Mike Tomlin, Pittsburgh. Thought he handled the Ben Roethlisberger thing very intelligently. He basically said we're going to win, and I don't care if Dick LeBeau's quarterbacking us. He wouldn't let his players even consider an excuse, and they took his lead.
Tough call. For me, it's probably going to come down to Belichick, Morris, Reid or Spagnuolo. I've got some thinking to do.
Carolina's not feeling Lucky this morning.
I heard reliably earlier in the week that Stanford quarterback Andrew Luck, the unquestioned top prospect in the draft should he choose to bypass his final two years of eligibility, was thinking about staying in school rather than being this year's Sam Bradford. As I said on NBC last night, Stanford coach Jim Harbaugh told me he thought Luck, a redshirt sophomore, was leaning toward staying for a fourth year.
I said to Harbaugh Sunday that I'd heard the Luck family (his dad, Oliver Luck, is a former NFL quarterback) was concerned with the fact that drafted players, because of the prospect of a protracted work stoppage, might not even see their playbook or start practice 'til Labor Day -- or later. If that's the case, why wouldn't Luck stay for his fourth year at Stanford and play, whether Harbaugh (who is rumored to be a candidate for both pro and college head-coaching jobs after turning around the Cardinal) is there to coach him or not?
"I don't think that's the correct logic,'' Harbaugh told me from his home in northern California. "But I do think it's more likely he'd come back. If I had to bet one way or the other, I'd bet he's coming back. He loves college. He loves the college life. He's such a good kid -- and so smart.

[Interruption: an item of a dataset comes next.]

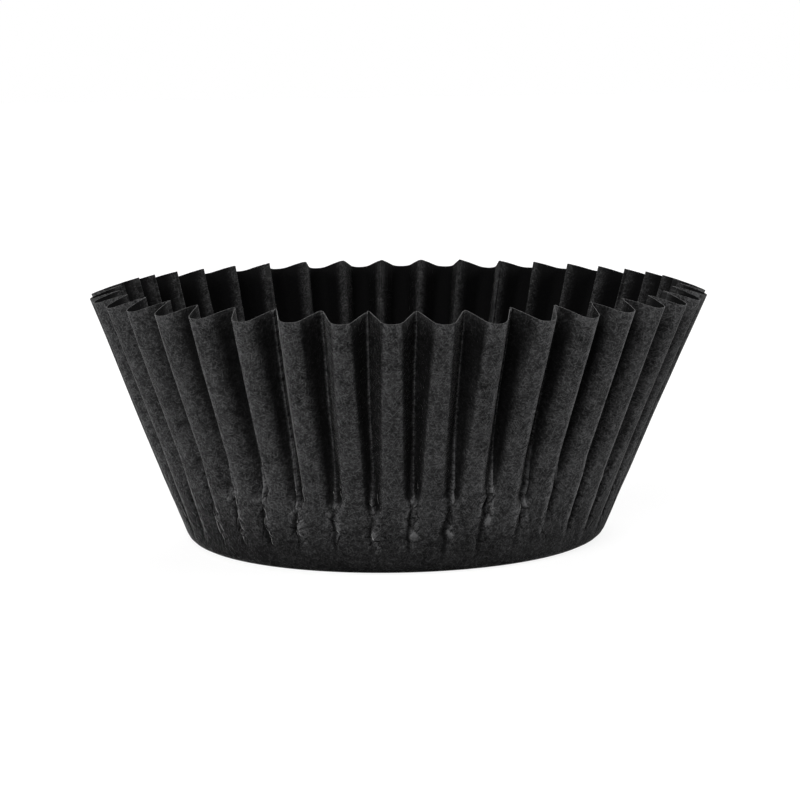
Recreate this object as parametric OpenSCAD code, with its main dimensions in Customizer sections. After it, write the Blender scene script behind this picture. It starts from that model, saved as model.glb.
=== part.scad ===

He's got a 3.5 GPA in Architectural Engineering, and all along his plan has been to go to college for four years, get his degree, then figure out what to do with his life. This is a kid who has a plan. And he's a kid who's not the big-man-on-campus type. He just fits in.''
So it's not rock solid Luck stays. Stanford plays Virginia Tech in the Something Or Other Orange Bowl (who can keep straight all these sponsors?) next Monday, and maybe the kid figures he's done everything he could in college football and wants to move on. But it doesn't sound like it. That'd be terrible news for the Panthers, obviously. Carolina will be choosing first when the draft begins April 28.
Carolinians will be even more disappointed if he stays after hearing Harbaugh's assessment of him. "I'm absolutely convinced he'll make it in the NFL,'' Harbaugh said. "He's got no negatives. He's athletic -- he'll run the 40 in the high 4.5s. He's instinctive. He's accurate. He's got great touch on the ball. He throws lasers when he wants to. I think he's got a photographic memory, though he doesn't think so. And he's the anti-celebrity quarterback. He'll be perfect for the NFL.''
So we'll see what Luck does. But it sounds like another underclassman, Clemson pass-rusher Da'Quan Bowers, might be moving into the first-pick-in-the-draft neighborhood if Luck stays at Stanford.